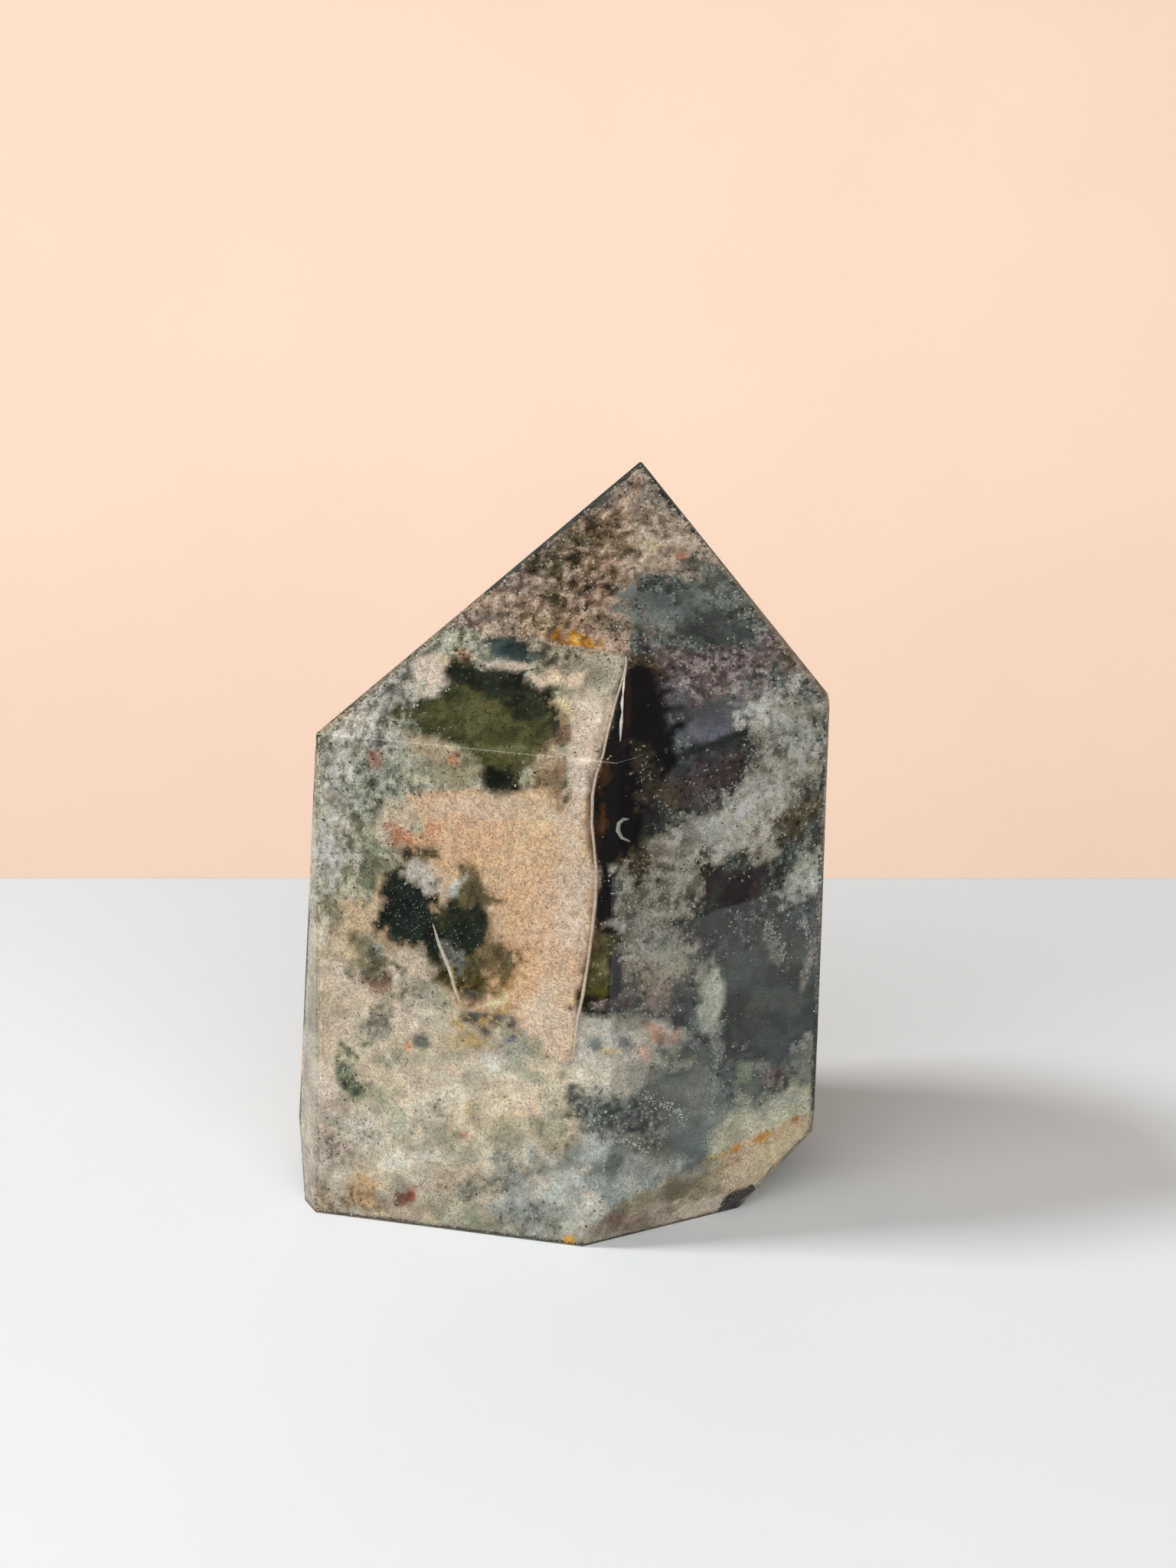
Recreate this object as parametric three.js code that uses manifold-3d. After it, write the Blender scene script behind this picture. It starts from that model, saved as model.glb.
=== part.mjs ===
// Garden quartz tower
// One free-standing point of clear quartz, sawn flat at the foot and ground to flat
// faces all round. Lengths are in millimetres, angles in degrees, and +Z is up.
// The origin is the middle of the outline on the table, and the front looks along -Y.

import * as THREE from 'three';
import { mergeVertices } from 'three/addons/utils/BufferGeometryUtils.js';
import Module from 'manifold-3d';

// Height and the place of the tip, which stands right of the middle
const TOWER_HEIGHT = 53;
const TIP_RIGHT = 5.87;
const TIP_FORWARD = 0.15;

// The rough block that the faces are ground into. What grinding takes off at each face is
// a large pyramid, measured from its middle to its corners.
const ROUGH_WIDTH = 60;
const ROUGH_HEIGHT = 60;
const WASTE_RADIUS = 400;

// Every face is given by three numbers.
// turn: which way it looks, from the front (0) round to the right (90) and back (180).
// lean: how far it looks up, or down where the number is negative.
// reach: how far it stands from the upright axis, measured on the table.

// Upright faces of the six-sided column
const COLUMN_FACES = {
  frontLeft: { turn: -16.5, lean: 2.2, reach: 14.03 },
  frontRight: { turn: 22.9, lean: 1, reach: 15.54 },
  right: { turn: 93, lean: -1.1, reach: 17.7 },
  backRight: { turn: 147, lean: 1, reach: 14.45 },
  backLeft: { turn: -151, lean: 2, reach: 12.21 },
  left: { turn: -94, lean: 4.3, reach: 18.66 },
};

// Narrow faces ground along the two outer edges: the left one widens towards the foot,
// and the right one runs out half-way down
const EDGE_FACES = {
  leftEdge: { turn: -66, lean: 2, reach: 19.75 },
  rightEdge: { turn: 66, lean: 0.4, reach: 20.64 },
};

// Faces that undercut the foot: a broad one at the front right, a steep one at the right
// corner, and a slight one at the left corner
const FOOT_FACES = {
  frontRightFoot: { turn: 29.8, lean: -20.3, reach: 14.02 },
  rightFoot: { turn: 78, lean: -41.1, reach: 14.53 },
  leftFoot: { turn: -84, lean: -2.2, reach: 18.98 },
};

// Faces of the point, which all meet at the tip
const POINT_FACES = {
  pointFrontLeft: { turn: -15.9, lean: 39 },
  pointFrontRight: { turn: 16.8, lean: 37 },
  pointRightEdge: { turn: 72, lean: 43.8 },
  pointRight: { turn: 103, lean: 36.6 },
  pointBackRight: { turn: 158, lean: 39 },
  pointBackLeft: { turn: -165, lean: 40 },
  pointLeft: { turn: -112, lean: 45.7 },
};

// Finish of the polished stone
const STONE_COLOUR = 0x8f8979;
const STONE_ROUGHNESS = 0.08;

const wasm = await Module();
wasm.setup();

// Turns a closed three.js geometry into a solid.
function toSolid(geometry) {
  const bare = geometry.clone();
  bare.deleteAttribute('normal');
  bare.deleteAttribute('uv');
  const merged = mergeVertices(bare);
  const mesh = new wasm.Mesh({
    numProp: 3,
    vertProperties: new Float32Array(merged.attributes.position.array),
    triVerts: new Uint32Array(merged.index.array),
  });
  return new wasm.Manifold(mesh);
}

// Turns a solid back into a three.js geometry, in which every face keeps its own corners
// and so looks flat.
function toGeometry(solid) {
  const mesh = solid.getMesh();
  const shared = new THREE.BufferGeometry();
  shared.setAttribute('position', new THREE.BufferAttribute(mesh.vertProperties, 3));
  shared.setIndex(new THREE.BufferAttribute(mesh.triVerts, 1));
  const faceted = shared.toNonIndexed();
  faceted.computeVertexNormals();
  return faceted;
}

// The direction in which a face looks.
function outward({ turn, lean }) {
  const turnAngle = THREE.MathUtils.degToRad(turn);
  const leanAngle = THREE.MathUtils.degToRad(lean);
  return new THREE.Vector3(
    Math.sin(turnAngle) * Math.cos(leanAngle),
    -Math.cos(turnAngle) * Math.cos(leanAngle),
    Math.sin(leanAngle),
  );
}

// A point on a face: level with the table for an upright face, the tip for the others.
function pointOn(face) {
  if (face.reach === undefined) {
    return new THREE.Vector3(TIP_RIGHT, -TIP_FORWARD, TOWER_HEIGHT);
  }
  const turnAngle = THREE.MathUtils.degToRad(face.turn);
  return new THREE.Vector3(
    Math.sin(turnAngle) * face.reach,
    -Math.cos(turnAngle) * face.reach,
    0,
  );
}

// The stone that grinding a face takes away: a three-sided pyramid standing outwards, with
// its one flat foot lying on the face.
function wasteBeyond(face) {
  const normal = outward(face);
  const peak = new THREE.Vector3(1, 1, 1).normalize();
  const facing = new THREE.Quaternion().setFromUnitVectors(peak, normal);
  const centre = pointOn(face).addScaledVector(normal, WASTE_RADIUS / 3);
  const pyramid = new THREE.TetrahedronGeometry(WASTE_RADIUS);
  pyramid.applyQuaternion(facing);
  pyramid.translate(centre.x, centre.y, centre.z);
  return toSolid(pyramid);
}

// The rough block, standing on the table and a little taller than the tower.
function roughBlock() {
  const block = new THREE.BoxGeometry(ROUGH_WIDTH, ROUGH_WIDTH, ROUGH_HEIGHT);
  block.translate(0, 0, ROUGH_HEIGHT / 2);
  return toSolid(block);
}

// Grinds the rough block to the column, its bevels and its point.
function grindTower() {
  let stone = roughBlock();
  for (const faces of [COLUMN_FACES, EDGE_FACES, FOOT_FACES, POINT_FACES]) {
    for (const face of Object.values(faces)) {
      stone = stone.subtract(wasteBeyond(face));
    }
  }
  return toGeometry(stone);
}

const polishedQuartz = new THREE.MeshStandardMaterial({
  color: STONE_COLOUR,
  roughness: STONE_ROUGHNESS,
  metalness: 0,
});

const tower = new THREE.Mesh(grindTower(), polishedQuartz);
tower.name = 'quartz_tower';

const gardenQuartzTower = new THREE.Group();
gardenQuartzTower.add(tower);

export default gardenQuartzTower;
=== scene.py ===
"""A garden quartz tower: a polished point of clear quartz with sand, moss and frost inside it."""

import itertools
import logging
import math
from collections.abc import Iterator
from contextlib import contextmanager
from dataclasses import dataclass
from enum import Enum
from functools import partial

import bpy
import numpy as np
from mathutils import Matrix, Vector


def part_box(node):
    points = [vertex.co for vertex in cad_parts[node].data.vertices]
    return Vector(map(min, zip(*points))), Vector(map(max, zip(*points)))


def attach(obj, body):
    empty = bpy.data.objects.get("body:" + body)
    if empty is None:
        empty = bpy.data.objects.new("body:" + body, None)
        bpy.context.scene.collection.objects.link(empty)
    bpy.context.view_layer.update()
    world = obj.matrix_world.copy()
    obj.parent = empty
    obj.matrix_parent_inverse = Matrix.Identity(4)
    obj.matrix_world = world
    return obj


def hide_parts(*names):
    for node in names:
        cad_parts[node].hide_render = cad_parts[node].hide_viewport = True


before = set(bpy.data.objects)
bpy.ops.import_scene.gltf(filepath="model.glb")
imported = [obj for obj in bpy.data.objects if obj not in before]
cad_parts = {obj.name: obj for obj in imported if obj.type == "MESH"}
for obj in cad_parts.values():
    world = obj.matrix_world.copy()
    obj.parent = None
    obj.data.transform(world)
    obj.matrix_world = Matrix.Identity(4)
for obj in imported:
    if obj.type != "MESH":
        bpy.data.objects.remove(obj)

logging.basicConfig(level=logging.INFO, format="%(message)s")
LOG = logging.getLogger("quartz_tower")

MM = 0.001
STONE_NODE = "quartz_tower"
BODY = "root"
QUARTZ_INDEX = 1.54
WHITE = (1.0, 1.0, 1.0, 1.0)
WELD = 1e-6

# A face whose outward normal points down more than this is the flat foot.
FOOT_SLOPE = -0.99

# Large primes that scatter the corners of the noise lattice.
CORNER_PRIMES = (73856093, 19349663, 83492791)
SEED_PRIME = 2654435761
MIXING_PRIME = 1274126177
LOW_32_BITS = 0xFFFFFFFF
LOW_16_BITS = 0xFFFF

Array = np.ndarray
Point2 = tuple[float, float]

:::

Verbatim output is expected for the lines from the start of the data to the line in which "const TIP_FORWARD = 0.15;" appears, both included.

▸ EXERCISE RESULT
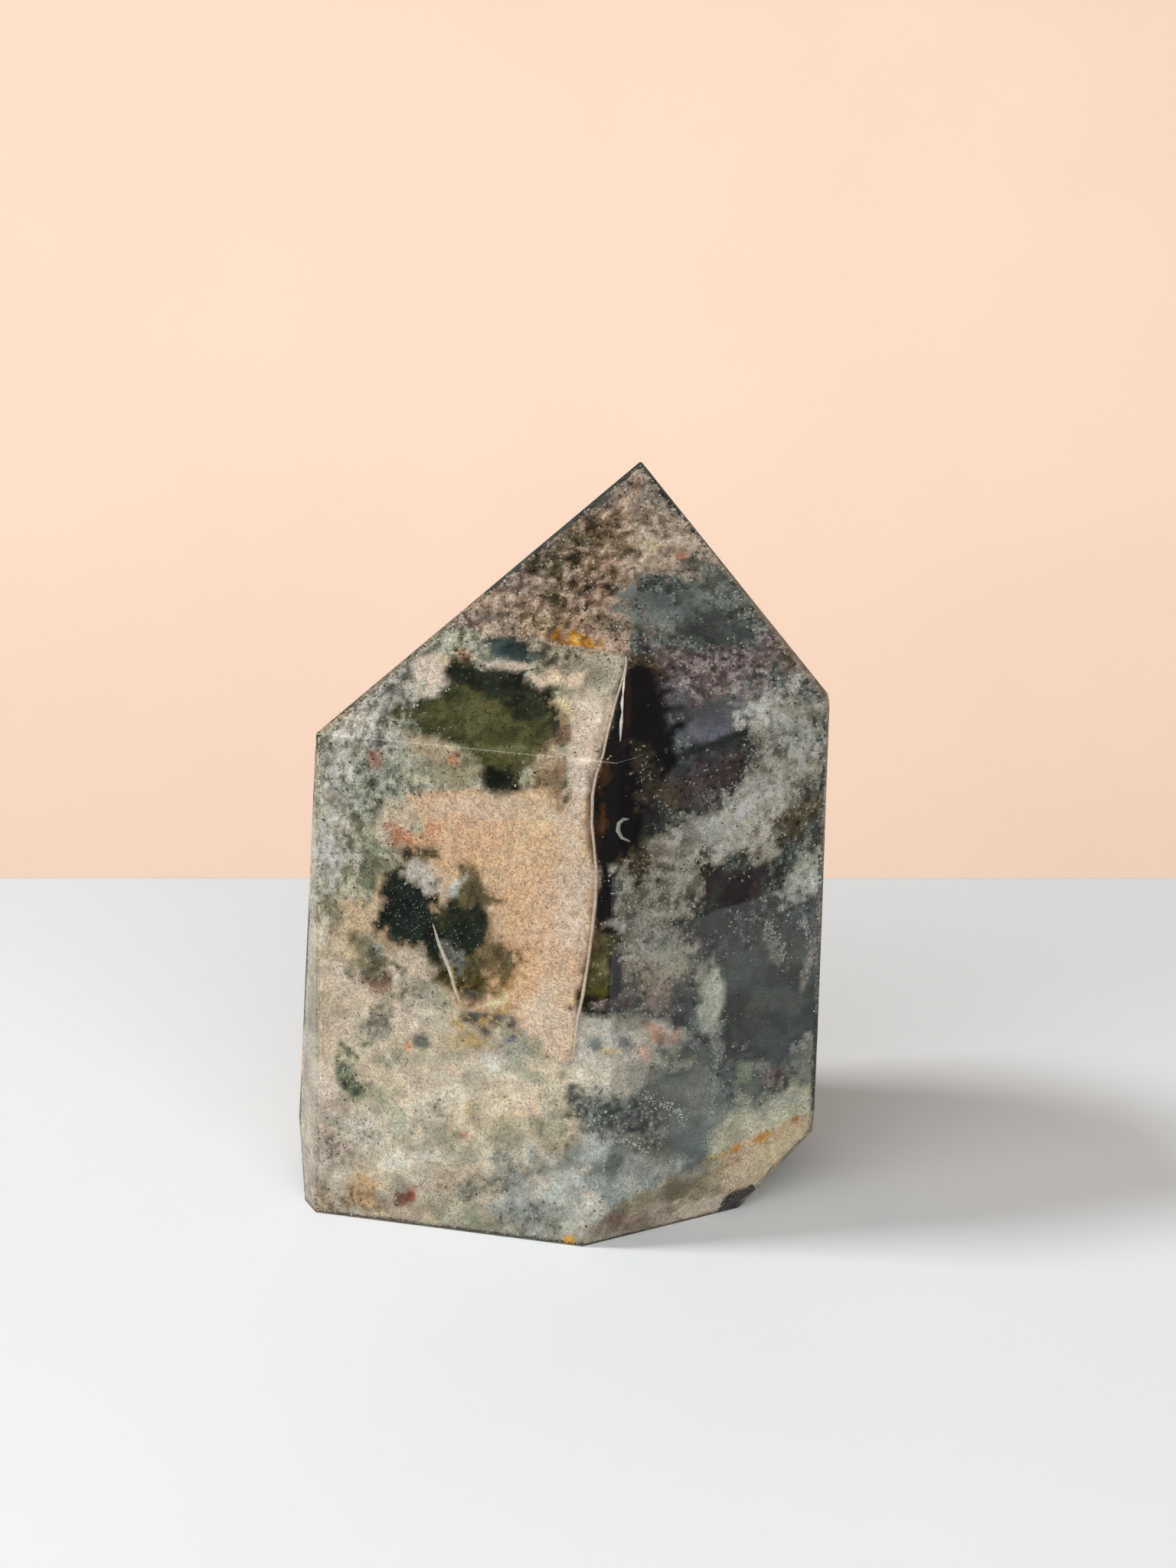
Recreate this object as parametric three.js code that uses manifold-3d. After it, write the Blender scene script behind this picture. It starts from that model, saved as model.glb.
=== part.mjs ===
// Garden quartz tower
// One free-standing point of clear quartz, sawn flat at the foot and ground to flat
// faces all round. Lengths are in millimetres, angles in degrees, and +Z is up.
// The origin is the middle of the outline on the table, and the front looks along -Y.

import * as THREE from 'three';
import { mergeVertices } from 'three/addons/utils/BufferGeometryUtils.js';
import Module from 'manifold-3d';

// Height and the place of the tip, which stands right of the middle
const TOWER_HEIGHT = 53;
const TIP_RIGHT = 5.87;
const TIP_FORWARD = 0.15;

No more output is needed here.